Last month, MessagingArchitect.com highlighted a Lexology report that has ramifications for everyone involved in the eDiscovery space – including lawyers, corporations, consultants, project managers, and more.
The report, citing a January 2010 New York Federal Court ruling, made it clear that a party’s legal obligation to preserve digitial documents goes beyond the question of intentional destruction, and now includes “gross negligence” as well.
In other words: if a party fails to protect digital documents by “forgetting” to perform back-ups or “accidentally” deleting emails, then it can (and in the New York case, was) be sanctioned by the courts for gross negligence.
And what makes this ruling even more consequential, is that the courts need not be of the opinion that an offending party acted in bad faith. They can simply determine that the party should have been done based on common standards and expectations.

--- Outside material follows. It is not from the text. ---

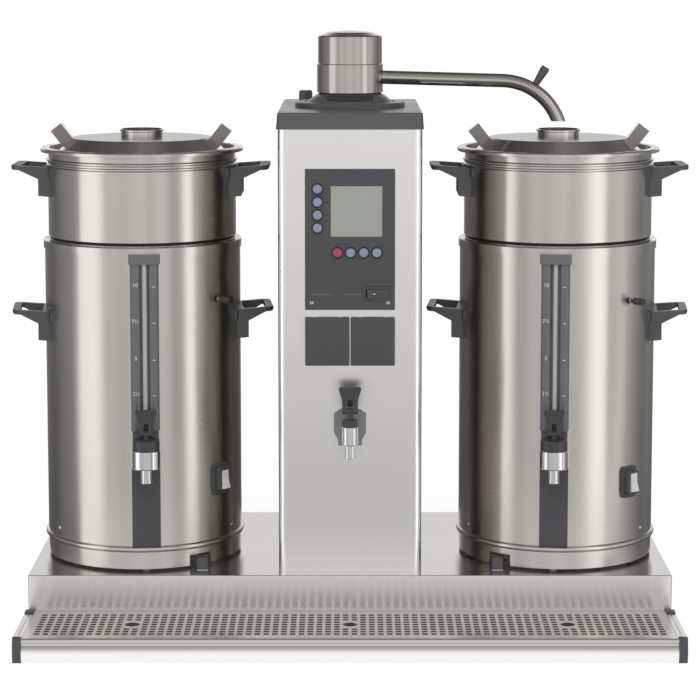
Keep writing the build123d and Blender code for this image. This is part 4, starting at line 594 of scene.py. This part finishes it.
piece("switch_dot", dot, print_white, "mains_rocker")

# Panel screws and lines. Two stainless screws with a dished head hold the panel at its lower corners, and
# thin lines are screen-printed on it, beside the menu buttons in black and level with the switch in grey.
# The heads of the screws are bright from turning, and duller in patches.
screw_steel, tree, shader = surface("stainless_screw_turned", {
    "Metallic": 1.0, "Base Color": linear("c4c1bd")})
wear = node(tree, "TexNoise", {"Scale": 300.0}, {"Vector": node(tree, "TexCoord").outputs["Object"]})
dull = node(tree, "MapRange", {"To Min": 0.2, "To Max": 0.4}, {"Value": wear.outputs["Fac"]})
tree.links.new(dull.outputs[0], shader.inputs["Roughness"])
screw_profile = ((0.0, 0.0), (0.0009, 0.0), (0.0011, 0.0006), (0.0020, 0.0007), (0.0026, 0.0003),
                 (0.0027, -0.0005), (0.0, -0.0005))
screws = []
for x in (-0.053, 0.053):
    screw = turned(screw_profile, turns=24)
    bmesh.ops.transform(screw, verts=screw.verts[:], matrix=Matrix.Translation(
        (x, panel_face - 0.0002, 0.4720)) @ facing_front)
    screws.append(screw)
piece("panel_screws", joined(screws), screw_steel, "stand")
print_grey = moulded("screen_print_grey", "8a8a8c", 0.40, 0.7, 0.00001)
for name, material, lines in (
        ("button_lines", bezel_black, [(-0.0319, z, 0.0094, 0.0009) for x, z in button_places[:3]]),
        ("panel_rule", print_grey, [(-0.0400, 0.4832, 0.0300, 0.0005), (0.0030, 0.4832, 0.0260, 0.0005)])):
    bars = []
    for x, z, width, tall in lines:
        bar = bmesh.new()
        bmesh.ops.create_cube(bar, size=1.0, matrix=Matrix.Translation(
            (x, panel_face, z)) @ Matrix.Diagonal((width, 0.0002, tall, 1.0)))
        bars.append(bar)
    piece(name, joined(bars), material, "stand", smooth=0)

# Taps. The bodies are brass, turned, polished and chromed, and the bonnets and levers are smooth
# polyamide mouldings. The urns' taps are turned 5.5 degrees towards the middle of the machine.
tap_turn = radians(5.5)
urn_low, urn_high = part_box("filter_lid_right")
urn_x = (urn_low.x + urn_high.x) / 2
urn_y = (urn_low.y + urn_high.y) / 2
# Chrome mirrors nearly all, and fingers leave it a little dull in places.
chrome, tree, shader = surface("brass_chrome_plated", {"Metallic": 1.0, "Base Color": linear("e2e2e2")})
smudges = node(tree, "TexNoise", {"Scale": 220.0, "Detail": 2.0},
               {"Vector": node(tree, "TexCoord").outputs["Object"]})
dull = node(tree, "MapRange", {"To Min": 0.06, "To Max": 0.16}, {"Value": smudges.outputs["Fac"]})
tree.links.new(dull.outputs[0], shader.inputs["Roughness"])
# The plates behind the urns' taps are ground sheet. A point is on a plate when it lies near the wall,
# measured along the tap from the urn's axis.
plate_face = 0.1422
tree, place = coordinates(chrome)
sideways = node(tree, "Math", {"operation": "ABSOLUTE"}, {0: place["X"]})
outwards = node(tree, "Math", {"operation": "MULTIPLY", 1: -sin(tap_turn)}, {0: sideways.outputs[0]})
forwards = node(tree, "Math", {"operation": "MULTIPLY_ADD", 1: -cos(tap_turn)},
                {0: place["Y"], 2: outwards.outputs[0]})
plate_end = plate_face - urn_x * sin(tap_turn) - urn_y * cos(tap_turn)
near_wall = node(tree, "Math", {"operation": "LESS_THAN", 1: plate_end}, {0: forwards.outputs[0]})
off_middle = node(tree, "Math", {"operation": "GREATER_THAN", 1: 0.2}, {0: sideways.outputs[0]})
on_plate = node(tree, "Math", {"operation": "MULTIPLY"}, {0: near_wall.outputs[0], 1: off_middle.outputs[0]})
masked(chrome, on_plate, "d6d2cd", 0.28)
dress(["hot_tap_body", "tap_body_left", "tap_body_right"], chrome)
tap_black = moulded("polyamide_tap_smooth", "424244", 0.32, 0.8, 0.00002)
dress(["hot_tap_bonnet", "hot_tap_lever", "tap_bonnet_left", "tap_bonnet_right",
       "tap_lever_left", "tap_lever_right"], tap_black)
# The hot tap's back plate is moulded in a lighter grey, with a soft satin sheen.
backplate_grey = moulded("polyamide_backplate_grey", "8a8a8c", 0.40, 0.8, 0.00002)
dress(["hot_tap_backplate"], backplate_grey)


# Lever forks. A dull black block fills the fork of each tap lever, between its two prongs. It is painted
# shade that stands in for the dark gap of the fork.
def seat(hand):
    """The place of an urn: its axis, turned so that its tap points towards the middle."""
    side = -1 if hand == "left" else 1
    return Matrix.Translation((side * urn_x, urn_y, 0.0)) @ Matrix.Rotation(-side * tap_turn, 4, "Z")


spring_black = moulded("black_fork_painted_shade", "101011", 0.5, 0.8, 0.00002)
spring_depth = 0.0050
spring_height = 0.0097
urn_fork = Matrix.Translation((0.0, -0.17175, 0.2946))
for name, body, fork, width in (
        ("hot_lever_fork_shade", "hot_lever", Matrix.Translation((0.0, -0.155, 0.3306)), 0.0084),
        ("lever_left_fork_shade", "lever_left", seat("left") @ urn_fork, 0.0064),
        ("lever_right_fork_shade", "lever_right", seat("right") @ urn_fork, 0.0064)):
    shape = bmesh.new()
    bmesh.ops.create_cube(shape, size=1.0, matrix=Matrix.Diagonal((width, spring_depth, spring_height, 1.0)))
    bmesh.ops.bevel(shape, geom=shape.edges[:], offset=0.0006, offset_type="OFFSET", segments=2,
                    profile=0.5, affect="EDGES", material=-1)
    bmesh.ops.transform(shape, verts=shape.verts[:],
                        matrix=fork @ Matrix.Translation((0.0, 0.0, spring_height / 2)))
    piece(name, shape, spring_black, body)

# Urns. Each shell is rolled from sheet that is ground round it, so its highlights stand as tall bands. It
# is beaded over the skirt and closed with a rim band, and the handles are screwed to it from inside.
urn_radius = 0.14075
shell_steel = ground_steel("stainless_shell_ground_round", "d6d2cd", 0.26, (120, 120, 2))


def from_urn_axis(tree, place):
    """The socket that gives a point's distance from the axis of its urn."""
    sideways = node(tree, "Math", {"operation": "ABSOLUTE"}, {0: place["X"]})
    across = node(tree, "Math", {"operation": "SUBTRACT", 1: urn_x}, {0: sideways.outputs[0]})
    inwards = node(tree, "Math", {"operation": "SUBTRACT", 1: urn_y}, {0: place["Y"]})
    off_axis = node(tree, "CombineXYZ", links={0: across.outputs[0], 1: inwards.outputs[0]})
    return node(tree, "VectorMath", {"operation": "LENGTH"}, {0: off_axis.outputs[0]}).outputs["Value"]


# The lifting stud at the right of each shell is a turned pin, darker than the sheet.
stud_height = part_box("container_shell_left")[1].z - 0.079
stud_radius = 0.0055
tree, place = coordinates(shell_steel)
proud = node(tree, "Math", {"operation": "GREATER_THAN", 1: urn_radius + 0.00085},
             {0: from_urn_axis(tree, place)})
from_stud = node(tree, "Math", {"operation": "SUBTRACT", 1: stud_height}, {0: place["Z"]})
off_level = node(tree, "Math", {"operation": "ABSOLUTE"}, {0: from_stud.outputs[0]})
level_with_stud = node(tree, "Math", {"operation": "LESS_THAN", 1: stud_radius}, {0: off_level.outputs[0]})
stud = node(tree, "Math", {"operation": "MULTIPLY"}, {0: proud.outputs[0], 1: level_with_stud.outputs[0]})
masked(shell_steel, stud, "6a6764", 0.30)
# Tanks and baskets are deep-drawn, and are left duller than the shells.
tank_steel = ground_steel("stainless_tank_drawn", "c8c6c2", 0.34, (60, 60, 3))
# The gauge's rail is polyamide from a polished mould. Its lower part, below the tap, is painted darker, a
# painted shade of the tap, and is duller.
rail_grey = moulded("polyamide_gauge_rail", "6c6c6f", 0.20, 0.8, 0.00002)
tap_level = 0.262
tree, place = coordinates(rail_grey)
under_tap = node(tree, "Math", {"operation": "LESS_THAN", 1: tap_level}, {0: place["Z"]})
masked(rail_grey, under_tap, "4c4c4f", 0.30)
# The sight tube is drawn from borosilicate glass: clear and smooth, with pale water behind it.
glass, tree, shader = surface("borosilicate_glass_tube", {
    "Transmission Weight": 0.3, "IOR": 1.47, "Base Color": linear("cfd0d1")})
streaks = node(tree, "TexNoise", {"Scale": 60.0}, {"Vector": node(tree, "TexCoord").outputs["Object"]})
dull = node(tree, "MapRange", {"To Min": 0.02, "To Max": 0.10}, {"Value": streaks.outputs["Fac"]})
tree.links.new(dull.outputs[0], shader.inputs["Roughness"])
# The rockers of the heaters' switches are white polycarbonate with a soft gloss.
rocker_white = moulded("polycarbonate_rocker_white", "e9e9e6", 0.25, 0.9, 0.00002)
for hand in ("left", "right"):
    dress(["container_shell_" + hand, "filter_vessel_" + hand], shell_steel)
    dress(["container_tank_" + hand, "filter_basket_" + hand], tank_steel)
    dress(["gauge_rail_" + hand], rail_grey)
    dress(["gauge_tube_" + hand], glass)
    dress(["container_handles_" + hand, "vessel_handles_" + hand, "switch_housing_" + hand], polyamide)
    dress(["heater_rocker_" + hand], rocker_white)

# Gauge scale. Numbers and dashes are screen-printed in white on the two round rails beside the sight
# tube, one mark for every 2.5 litres. The ink has next to no thickness.
rail_radius = 0.00725
rail_axis = -(urn_radius + 0.009 - rail_radius)
rail_offset = 0.020 - rail_radius
ink_gap = 0.00008


def wrap(shape, across):
    """Cuts a flat mark, drawn in X and Z, into upright strips and lays it on a rail's rounded front."""
    for k in range(-6, 7):
        bmesh.ops.bisect_plane(shape, geom=shape.verts[:] + shape.edges[:] + shape.faces[:], dist=0.000001,
                               plane_co=(across + 0.0009 * k, 0.0, 0.0), plane_no=(1.0, 0.0, 0.0))
    for v in shape.verts:
        v.co.y = rail_axis - ink_gap - sqrt(max(rail_radius ** 2 - (v.co.x - across) ** 2, 0.0))


for hand in ("left", "right"):
    marks = []
    for text, z in (("10", 0.495), ("7½", 0.444), ("5", 0.392), ("2½", 0.342)):
        letters = bpy.data.curves.new("number", "FONT")
        letters.body = text
        letters.size = 0.0078
        letters.align_x = "CENTER"
        letters.align_y = "CENTER"
        letters.resolution_u = 3
        drawn = bpy.data.objects.new("number", letters)
        flat = bpy.data.meshes.new_from_object(drawn)
        number = bmesh.new()
        number.from_mesh(flat)
        bpy.data.objects.remove(drawn)
        bpy.data.curves.remove(letters)
        bpy.data.meshes.remove(flat)
        bmesh.ops.transform(number, verts=number.verts[:],
                            matrix=Matrix.Translation((-rail_offset, 0.0, z)) @ facing_front)
        wrap(number, -rail_offset)
        dash = bmesh.new()
        bmesh.ops.create_grid(dash, x_segments=1, y_segments=1, size=0.5, matrix=Matrix.Translation(
            (rail_offset, 0.0, z - 0.0025)) @ facing_front @ Matrix.Diagonal((0.0036, 0.0012, 1.0, 1.0)))
        wrap(dash, rail_offset)
        marks += [number, dash]
    scale = joined(marks)
    bmesh.ops.recalc_face_normals(scale, faces=scale.faces[:])
    if sum(f.normal.y * f.calc_area() for f in scale.faces) > 0:
        bmesh.ops.reverse_faces(scale, faces=scale.faces[:])
    bmesh.ops.transform(scale, verts=scale.verts[:], matrix=seat(hand))
    piece("gauge_scale_" + hand, scale, print_white, "container_" + hand, smooth=0)

# Seals and shell screws. A ring of EPDM rubber, moulded, black and matt, lies in the gap under each
# filter vessel. Its black is partly the seal's own and partly painted shade of that gap. Two domed
# stainless screws low on each shell hold its bottom plate.
epdm = moulded("epdm_seal_and_painted_gap_shade", "151515", 0.60, 0.8, 0.00002)
seal_profile = ((0.1273, 0.5472), (0.1325, 0.5472), (0.1332, 0.5480), (0.1332, 0.5502), (0.1325, 0.5509),
                (0.1273, 0.5509))
dome_profile = ((0.0, 0.0020), (0.0012, 0.0018), (0.0025, 0.0011), (0.0034, 0.0003), (0.0036, -0.0006),
                (0.0, -0.0006))
dome_height = 0.1350
for hand in ("left", "right"):
    seal = turned(seal_profile, turns=128)
    bmesh.ops.transform(seal, verts=seal.verts[:], matrix=seat(hand))
    piece("vessel_seal_" + hand, seal, epdm, "vessel_" + hand)
    screws = []
    for turn in (-61.5, 61.5):
        screw = turned(dome_profile, turns=24)
        bmesh.ops.transform(screw, verts=screw.verts[:], matrix=seat(hand) @ Matrix.Rotation(
            radians(turn), 4, "Z") @ Matrix.Translation((0.0, -urn_radius, dome_height)) @ facing_front)
        screws.append(screw)
    piece("shell_screws_" + hand, joined(screws), screw_steel, "container_" + hand)

# Lids. Each is spun from stainless sheet over a form, which leaves it smooth, with a rolled inlet in its
# middle and two folded grips welded on. It reflects sharply and nearly the same in all directions.
lid_steel = ground_steel("stainless_lid_spun", "d2cfca", 0.17, (120, 120, 2), settings={"Anisotropic": 0.2})
grip_from = 0.085
skirt_top = 0.6725
inlet_radius = 0.0245
tree, place = coordinates(lid_steel)
facing = node(tree, "SeparateXYZ", links={0: node(tree, "NewGeometry").outputs["Normal"]})
# The front edges of the grips are sheared, and so dark and dull.
sideways = node(tree, "Math", {"operation": "ABSOLUTE"}, {0: place["X"]})
across = node(tree, "Math", {"operation": "SUBTRACT", 1: urn_x}, {0: sideways.outputs[0]})
from_middle = node(tree, "Math", {"operation": "ABSOLUTE"}, {0: across.outputs[0]})
at_grip = node(tree, "Math", {"operation": "GREATER_THAN", 1: grip_from}, {0: from_middle.outputs[0]})
edge_on = node(tree, "Math", {"operation": "LESS_THAN", 1: -0.93}, {0: facing.outputs["Y"]})
above_skirt = node(tree, "Math", {"operation": "GREATER_THAN", 1: skirt_top}, {0: place["Z"]})
upper_edge = node(tree, "Math", {"operation": "MULTIPLY"},
                  {0: edge_on.outputs[0], 1: above_skirt.outputs[0]})
grip_edge = node(tree, "Math", {"operation": "MULTIPLY"}, {0: at_grip.outputs[0], 1: upper_edge.outputs[0]})
masked(lid_steel, grip_edge, "8b8886", 0.35)
# The flat top has fine wiping marks, and the inlet is darker where coffee has tinted it.
flat_top = node(tree, "Math", {"operation": "GREATER_THAN", 1: 0.97}, {0: facing.outputs["Z"]})
masked(lid_steel, flat_top, "b4b0ab", 0.30)
inlet = node(tree, "Math", {"operation": "LESS_THAN", 1: inlet_radius}, {0: from_urn_axis(tree, place)})
masked(lid_steel, inlet, "8f8b87", 0.22)
dress(["filter_lid_left", "filter_lid_right"], lid_steel)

They can also order sanctions for “ordinary negligence” when a party fails to provide the courts with relevant digital evidence in a complete and timely manner.
This ruling, and the trend that it will doubtlessly spark, points to a bold bottom-line conclusion: corporations must have an efficient, reliable and appropriate legal discovery solution in place NOW; long before any court request is made.
Because ignorance, incompetence or just general “confusion” about eDiscovery requests are no longer an acceptable response to the courts — if it ever was.